Fondamentale nell’operazione il ruolo Doyen Sport, il cui ceo Nelio Lucas era a cena ieri notte con Berlusconi e Taechaubol, come “advisor” dell’operazione. Doyen è una fondo d’investimento che simboleggia la transizione del calcio dal capitalismo industriale al neoliberismo, controlla in modo abbastanza palese i movimenti di mercato delle tre grandi portoghesi e di diverse squadre spagnole, oltre ai cartellini di svariati giocatori proponendosi come Tpo (third-party ownership): quella proprietà terza che presta i giocatori alle squadre e poi intasca una percentuale sulla vendita, pratica che la Fifa ha bandito dallo scorso aprile. Doyen con il Milan fa buoni affari: lo certifica il curioso balletto di prestiti di giocatori (Cerci, Perez, Torres) che ha coinvolto Torino, Milan, Chelsea e Atletico Madrid. E Bee Taechaubol, broker thailandese la cui società personale Thai Prime opera principalmente nei Private Equity e nelle Public Companies, quando si è presentato per trattare col Milan oltre alle supposte garanzie di Ads Securities (famiglia reale di Abu Dhabi) e China Citic Bank (governo cinese) ha sempre offerto quella di Doyen.

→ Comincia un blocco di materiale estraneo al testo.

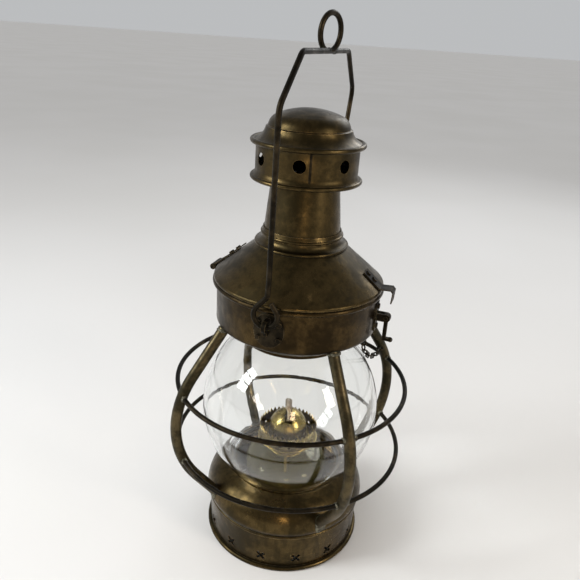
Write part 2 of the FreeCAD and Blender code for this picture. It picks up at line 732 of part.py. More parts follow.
# ---- lamp ---------------------------------------------------------------------------------
def set_round(shape):
    return around(shape, LAMP_TURN)


def fount_glass():
    outside = outline(
        (0, 44.5), (36.6, 44.5), (36.6, 48.6), ((44.0, 63.0), (46.0, 80.0)),
        ((43.6, 88.8), (33.0, 93.4)), (19.0, 96.2), (16.4, 97.6), (16.4, 103.2))
    inside = outline(
        (0, 47.2), (34.2, 47.2), ((41.4, 63.0), (43.4, 80.0)), ((41.2, 86.9), (32.0, 91.0)),
        (18.0, 93.8), (14.4, 95.8), (14.4, 103.2))
    ends = [Part.makeLine(in_section((0, 44.5)), in_section((0, 47.2))),
            Part.makeLine(in_section((16.4, 103.2)), in_section((14.4, 103.2)))]
    wire = Part.Wire(Part.__sortEdges__(outside + inside + ends))
    return Part.Face(wire).revolve(ORIGIN, AXIS, 360)


def fount_collar():
    """Brass collar cemented on the neck of the fount, with raised rings."""
    return turned(
        (16.45, 97.7), (19.4, 97.7), ((20.2, 98.7), (19.4, 99.7)), (18.4, 100.2), (18.4, 101.0),
        ((19.6, 102.2), (18.6, 103.4)), (17.6, COLLAR_TOP), (13.9, COLLAR_TOP), (13.9, 103.3), (16.45, 103.3))


def burner_base():
    """Threaded throat, bowl and flange that carry the rest of the burner."""
    throat = tube(13.8, 12.9, 98.0, COLLAR_TOP + 0.9)
    seat = COLLAR_TOP + 0.1
    bowl = turned_sheet(
        0.8, (13.0, seat + 0.8), (19.0, seat + 0.8), ((24.6, 107.8), (29.0, FLANGE_Z + 0.8)),
        (33.0, FLANGE_Z + 0.8))
    bowl = bowl.fuse(bead(32.7, FLANGE_Z + 0.4, 0.9)).fuse(throat)
    bore = Part.makeCylinder(1.3, 20, Vector(23.0, 0, 100))
    for cutter in all_around(bore, evenly(28)):
        bowl = bowl.cut(cutter)
    return set_round(bowl.cut(shaft_bore()).removeSplitter())


def shaft_bore():
    return rod(Vector(SHAFT_X, 0, SHAFT_Z), Vector(SHAFT_X, 60, SHAFT_Z), SHAFT_RADIUS + GAP)


def coronet():
    """Saw-toothed gallery round the deflector."""
    low = FLANGE_Z + 0.9
    teeth = 40
    tooth = 4.6
    wall = turned_sheet(0.7, (CORONET_RADIUS, CORONET_TOP), (CORONET_RADIUS - 1, low))
    half = math.radians(180.0 / teeth) * CORONET_RADIUS
    above = CORONET_TOP + 0.1
    notch = Part.Face(Part.makePolygon([
        Vector(25, -half, above), Vector(25, half, above), Vector(25, 0, CORONET_TOP - tooth),
        Vector(25, -half, above)])).extrude(Vector(15, 0, 0))
    hole = Part.makeCylinder(1.6, 20, Vector(25, 0, low + 3.4), Vector(1, 0, 0))
    cutters = all_around(notch, evenly(teeth)) + all_around(hole, evenly(20, 4.5))
    return set_round(wall.cut(Part.makeCompound(cutters)))


def deflector_dome():
    """Slotted dome over the wick, with air holes round its foot."""
    low = FLANGE_Z + 0.9
    dome = turned_sheet(
        0.7, (0, DEFLECTOR_TOP), crown(DEFLECTOR_TOP, (21.0, DEFLECTOR_TOP - 21.0)), (21.6, low + 0.7), (24.6, low + 0.7))
    hole = Part.makeCylinder(2.0, 20, Vector(12, 0, 123.4), Vector(1, 0, 0))
    slot = box(Vector(-3.8, -16.0, 125.0), Vector(3.8, 16.0, 160.0))
    for end in (-12.2, 12.2):
        slot = slot.fuse(rod(Vector(0, end, 135.0), Vector(0, end, 160.0), 3.8))
    slot = slot.common(box(Vector(-5, -16.0, 135.6), Vector(5, 16.0, 160.0)))
    dome = dome.cut(slot).cut(Part.makeCompound(all_around(hole, evenly(14))))
    return set_round(dome)


def wick_tube():
    """Flat tube that holds the wick, with windows for the winder's wheels."""
    outer_half = WICK_HALF + 1.2
    inner_half = WICK_HALF + 0.4
    outer = box(Vector(-2.7, -outer_half, 98.5), Vector(2.7, outer_half, 140.5))
    inner = box(Vector(-2.0, -inner_half, 90), Vector(2.0, inner_half, 150))
    flat = outer.cut(inner)
    plate = tube(20.6, 2.0, FLANGE_Z + 2.2, FLANGE_Z + 2.9).cut(outer)
    rim = tube(20.6, 19.8, FLANGE_Z + 1.7, FLANGE_Z + 2.9)
    flat = flat.fuse(plate).fuse(rim)
    for y in WHEEL_PLACES:
        flat = flat.cut(box(Vector(1, y - 1.5, SHAFT_Z - 4.2), Vector(4, y + 1.5, SHAFT_Z + 4.2)))
    return set_round(flat.removeSplitter())


def wick_winder():
    """Shaft, two toothed wheels and the knob."""
    shaft = rod(Vector(SHAFT_X, -9, SHAFT_Z), Vector(SHAFT_X, KNOB_NEAR + 1, SHAFT_Z), SHAFT_RADIUS)
    pieces = []
    for y in WHEEL_PLACES:
        wheel = rod(Vector(SHAFT_X, y - 1, SHAFT_Z), Vector(SHAFT_X, y + 1, SHAFT_Z), WHEEL_RADIUS)
        for angle in evenly(10):
            notch = rod(Vector(SHAFT_X + WHEEL_RADIUS + 0.2, y - 2, SHAFT_Z),
                        Vector(SHAFT_X + WHEEL_RADIUS + 0.2, y + 2, SHAFT_Z), 0.7)
            notch.rotate(Vector(SHAFT_X, 0, SHAFT_Z), Vector(0, 1, 0), angle)
            wheel = wheel.cut(notch)
        pieces.append(wheel)
    knob = rod(Vector(SHAFT_X, KNOB_NEAR, SHAFT_Z), Vector(SHAFT_X, KNOB_FAR, SHAFT_Z), KNOB_RADIUS)
    for angle in evenly(18):
        flute = rod(Vector(SHAFT_X + KNOB_RADIUS + 0.5, KNOB_NEAR - 1, SHAFT_Z),
                    Vector(SHAFT_X + KNOB_RADIUS + 0.5, KNOB_FAR + 1, SHAFT_Z), 0.9)
        flute.rotate(Vector(SHAFT_X, 0, SHAFT_Z), Vector(0, 1, 0), angle)
        knob = knob.cut(flute)
    pieces.append(knob)
    return set_round(shaft.multiFuse(pieces).removeSplitter())


def wick():
    strip = box(Vector(-WICK_THICK / 2, -WICK_HALF, 68.0), Vector(WICK_THICK / 2, WICK_HALF, 158.0))
    return set_round(strip)


# ---- keeper chain -------------------------------------------------------------------------
def chain_eyelet():
    """Wire eyelet soldered under the hood, its plane radial."""
    r, z = HOOD_EYELET
    eye = Part.makeTorus(EYELET_RADIUS, EYELET_WIRE, Vector(r, 0, z), Vector(0, 1, 0))
    return around(eye.cut(hood_envelope()), EYELET_TURN)


def rib_eyelet():
    """Flat wire eyelet soldered to the side of the rear right rib."""
    eye = Part.makeTorus(EYELET_RADIUS, EYELET_WIRE, rib_eyelet_centre())
    return eye.cut(around(swept(rib_path(), RIB_RADIUS), RIB_ANGLES[1]))


def rib_eyelet_centre():
    turn = math.radians(RIB_ANGLES[1])
    radius = ring_radius(RIB_EYELET_Z)
    middle = Vector(radius * math.cos(turn), radius * math.sin(turn), RIB_EYELET_Z)
    return middle - Vector(0, RIB_RADIUS + EYELET_RADIUS - EYELET_WIRE, 0)


def chain_ends():
    """Where the first link hangs on the hood's eyelet and the last one on the rib's."""
    r, z = HOOD_EYELET
    turn = math.radians(EYELET_TURN)
    start = Vector(r * math.cos(turn), r * math.sin(turn), z - EYELET_RADIUS)
    end = rib_eyelet_centre() - Vector(0, EYELET_RADIUS, 0)
    along = (end - start).normalize()
    hold = EYELET_WIRE + CHAIN_PLAY / 2
    return start - along * hold, end + along * hold


def chain_joints():
    """Points between the links: equal chords of an arc that sags from end to end."""
    start, end = chain_ends()
    span = end - start
    low, high = 0.001, math.pi / CHAIN_LINKS
    for _ in range(60):
        step = (low + high) / 2
        if math.sin(CHAIN_LINKS * step / 2) / math.sin(step / 2) > span.Length / CHAIN_PITCH:
            low = step
        else:
            high = step
    radius = CHAIN_PITCH / (2 * math.sin(step / 2))
    along = Vector(span).normalize()
    up = (AXIS - along * AXIS.dot(along)).normalize()
    centre = start + span / 2 + up * radius * math.cos(CHAIN_LINKS * step / 2)
    joints = []
    for count in range(CHAIN_LINKS + 1):
        angle = (count - CHAIN_LINKS / 2) * step
        joints.append(centre + along * radius * math.sin(angle) - up * radius * math.cos(angle))
    return joints


def chain_link():
    """Long oval link in the XZ plane, its length along X."""
    half = CHAIN_PITCH / 2 + CHAIN_WIRE + CHAIN_PLAY / 2
    side = half - CHAIN_LINK_HALF
    w = CHAIN_LINK_HALF
    path = Part.Wire([
        Part.makeLine(Vector(-side, 0, w), Vector(side, 0, w)),
        Part.Arc(Vector(side, 0, w), Vector(half, 0, 0), Vector(side, 0, -w)).toShape(),
        Part.makeLine(Vector(side, 0, -w), Vector(-side, 0, -w)),
        Part.Arc(Vector(-side, 0, -w), Vector(-half, 0, 0), Vector(-side, 0, w)).toShape()])
    return swept(path, CHAIN_WIRE)


def keeper_chain():
    """Links between the two eyelets, each turned a quarter from the one before."""
    joints = chain_joints()
    links = []
    for count, (near, far) in enumerate(zip(joints, joints[1:])):
        link = chain_link()
        link.rotate(ORIGIN, Vector(1, 0, 0), 90 * (count % 2))
        along = far - near
        heading = math.degrees(math.atan2(along.y, along.x))
        dip = math.degrees(math.asin(-along.z / along.Length))
        link.rotate(ORIGIN, Vector(0, 1, 0), dip)
        link.rotate(ORIGIN, AXIS, heading)
        link.translate((near + far) / 2)
        links.append(link)
    return Part.makeCompound(links)


# ---- export -------------------------------------------------------------------------------
def nodes():
    ribs = guard_ribs()
    lower, upper = RING_HEIGHTS
    lug = bail_lug()
    return {
        "base_skirt": base_skirt(),
        "base_floor": base_floor(),
        "base_drum": base_drum(),
        "fount_ring": fount_ring(),
        "globe_seat": globe_seat(),
        "glass_globe": glass_globe(),
        "globe_collar": globe_collar(),
        "guard_rib_front_right": ribs[0],
        "guard_rib_rear_right": ribs[1],
        "guard_rib_rear_left": ribs[2],
        "guard_rib_front_left": ribs[3],
        "guard_ring_lower": guard_ring(lower),
        "guard_ring_upper": guard_ring(upper),
        "hood_drum": hood_drum(),
        "bail_lug_front": lug,
        "bail_lug_rear": around(lug, 180),
        "drum_rivets": Part.makeCompound(drum_rivets()),
        "hinge_leaf": hinge_leaf(),
        "hinge_pin": hinge_pin(),
        "hook_plate": hook_plate(),
        "hook_pivot": hook_pivot(),
        "chain_eyelet": chain_eyelet(),
        "rib_eyelet": rib_eyelet(),
        "keeper_chain": keeper_chain(),
        "lid_cone": lid_cone(),
        "lid_spigot": lid_spigot(),
        "chimney_moulding": chimney_moulding(),
        "chimney_tube": chimney_tube(),
        "vent_band": vent_band(),
        "band_floor": band_floor(),
        "smoke_baffle": smoke_baffle(),
        "cap_dome": cap_dome(),
        "hinge_strap": hinge_strap(),
        "catch_strap": catch_strap(),
        "lid_rivets": Part.makeCompound(lid_rivets()),
        "swing_hook": swing_hook(),
        "bail_wire": bail_wire(),
        "lifting_loop": lifting_loop(),
        "fount_glass": fount_glass(),
        "fount_collar": fount_collar(),
        "burner_base": burner_base(),
        "coronet": coronet(),
        "deflector_dome": deflector_dome(),
        "wick_tube": wick_tube(),
        "wick_winder": wick_winder(),
        "wick": wick(),
    }


os.makedirs("parts", exist_ok=True)
for name, shape in nodes().items():
    solids = shape.Solids
    good = shape.isValid() and all(solid.isClosed() for solid in solids)
    print(f"{name:24s} solids {len(solids)} valid {good} volume {shape.Volume:9.0f}")
    shape.exportStep(f"parts/{name}.step")
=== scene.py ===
import json
import math

import bmesh
import bpy
from mathutils import Matrix, Vector, noise


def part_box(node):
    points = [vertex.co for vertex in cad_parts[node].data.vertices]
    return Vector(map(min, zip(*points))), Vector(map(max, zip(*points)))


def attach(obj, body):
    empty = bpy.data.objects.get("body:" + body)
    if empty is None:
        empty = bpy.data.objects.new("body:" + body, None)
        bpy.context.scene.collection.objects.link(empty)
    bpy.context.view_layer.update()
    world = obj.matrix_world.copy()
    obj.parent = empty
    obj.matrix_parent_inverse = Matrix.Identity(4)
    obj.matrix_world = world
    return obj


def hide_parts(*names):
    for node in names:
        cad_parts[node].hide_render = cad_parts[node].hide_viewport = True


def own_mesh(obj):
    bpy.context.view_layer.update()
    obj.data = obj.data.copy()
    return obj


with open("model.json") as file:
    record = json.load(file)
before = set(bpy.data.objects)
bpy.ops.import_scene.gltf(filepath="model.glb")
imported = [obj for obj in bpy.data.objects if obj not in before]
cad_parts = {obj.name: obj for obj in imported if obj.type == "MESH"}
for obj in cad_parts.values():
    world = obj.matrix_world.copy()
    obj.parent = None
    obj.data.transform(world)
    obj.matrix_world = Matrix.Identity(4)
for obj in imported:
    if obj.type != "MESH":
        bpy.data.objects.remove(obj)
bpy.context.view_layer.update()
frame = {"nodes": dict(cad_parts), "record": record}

# A ship lantern. Metres, +Z up, the lantern stands on its foot rim at the origin.
MM = 0.001
CAMERA_AZIMUTH = math.radians(17)
LAMP_TURN = math.radians(17)
FOOT_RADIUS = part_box("base_skirt")[1].x
BAIL_RADIUS = 2.4 * MM
RIB_RADIUS = 5.6 * MM
RING_WIRE = 2.4 * MM
WICK_ACROSS, WICK_ALONG = 28, 60
RIB_PREFIX = "guard_rib_"
RIBS = {
    "guard_rib_front_right": -45, "guard_rib_rear_right": 45,
    "guard_rib_rear_left": 135, "guard_rib_front_left": -135}
RINGS = ("guard_ring_lower", "guard_ring_upper")
LIGHTS_AIM = (0, 0, 0.26)
PANE_SHARE = 0.88
FLOOR_REACH = 60.0

# Sizes of the noise patterns in the materials, in features per metre.
BLOTCHES, HOLLOWS, MOTTLES, DRIPS, SPECKS, LATHE_LINES = 22.0, 34.0, 130.0, 160.0, 700.0, 900.0
GLASS_WAVES, GLASS_FILM = 14.0, 45.0
WICK_RIBS, WICK_PICKS, WICK_FUZZ = 260.0, 330.0, 900.0
SOLDER_MOTTLES = 260.0
TABLE_STAINS = 1.2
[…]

Se Doyen potrebbe sembrare una garanzia, c’è il problema del Milan, che va ben oltre i pessimi risultati sportivi raggiunti in questa stagione con Pippo Inzaghi. Nell’ultimo bilancio infatti la società ha presentato una perdita record da oltre 90 milioni, il valore della rosa si è dimezzato rispetto a qualche anno fa (si parla di un crollo da 140 a circa 70 milioni di euro), non esiste uno stadio di proprietà e le coppe europee restano un lontano miraggio. Per questo la valutazione sparata da Berlusconi in questa trattativa di 1 miliardo sembra assurda, e resta difficile credere che il problema sia stato, come riportato da molti, la volontà di cedere solo una percentuale del club (dal 30 al 50%) piuttosto che il 100% delle azioni. Il portale Tifoso Bilanciato di Diego Tarì ha fatto un ottimo lavoro da cui si presume che “il valore di AC Milan nel bilancio Fininvest Spa al 31.12.2014 ammonti a Euro 425.428.000”, poi aumentato a 485 milioni a marzo quando la proprietà vi ha versato altri 60 milioni, portando a circa 650 il totale investito nel trentennio berlusconiano. Una cifra molto lontana dal miliardo su cui si sarebbe chiusa questa trattativa.